Sunday night’s agreement — intended to boost oil prices and reduce a global supply glut — saw the biggest oil market output reduction on record of 9.7m barrels per day.
Prof Kemp said the new Opec+ deal represents “a nearly 10% reduction in global production” and is a purposeful move to counter recent low oil prices.
He added: “The agreement will be received by the traders as a signal that Opec+ and other collaborating counties, including the USA, are serious about wanting to reverse the phenomenal price decrease that happened when the price went down to $20 a barrel.
“The initial reaction will be one of relief.”
However, Prof Kemp also cautioned the sector not to view the Opec+ agreement as an instant solution to the supply and demand imbalance – given that some experts calculate current oil demand is down by around 25m barrels a day.
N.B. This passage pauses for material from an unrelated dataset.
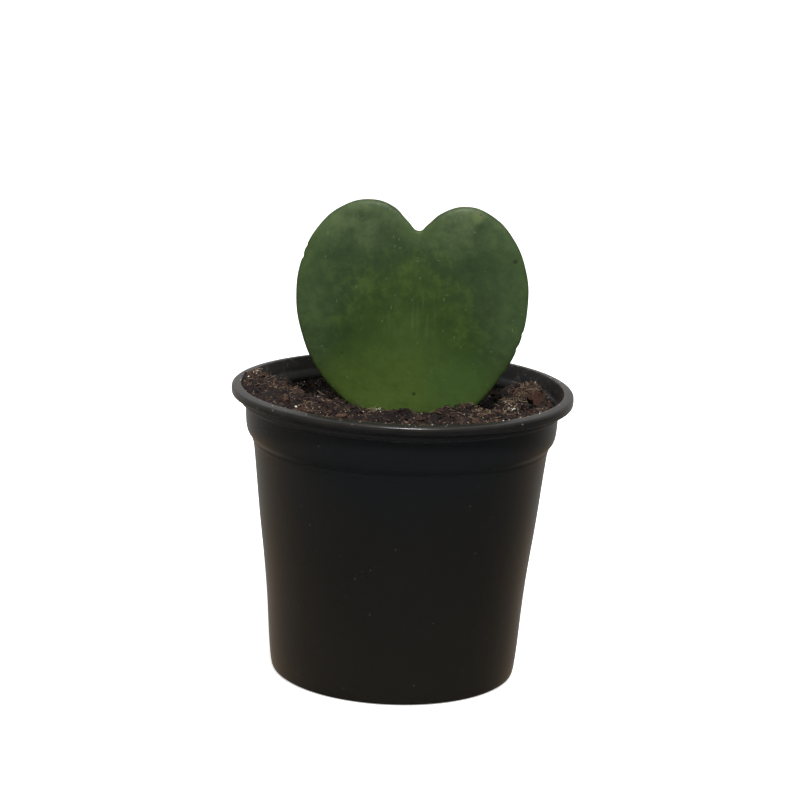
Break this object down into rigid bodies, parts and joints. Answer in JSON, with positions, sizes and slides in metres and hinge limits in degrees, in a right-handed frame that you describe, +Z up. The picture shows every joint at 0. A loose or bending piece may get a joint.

He also pointed out that the cuts of 9.7m barrels per day would only last for an initial two months, before dropping to 7.7m barrels per day for the rest of 2020, and 5.8m barrels per day for a further 16 months.
Also, there will be doubts as to whether all nations adhere to the cuts.
Prof Kemp said: “I think that Saudi Arabia, in particular, will be keen to play its part but it does require the other players as well.
“There will be relief in the market at the moment, but traders are always a bit sceptical about these type of agreements because a number of them have failed in the past.”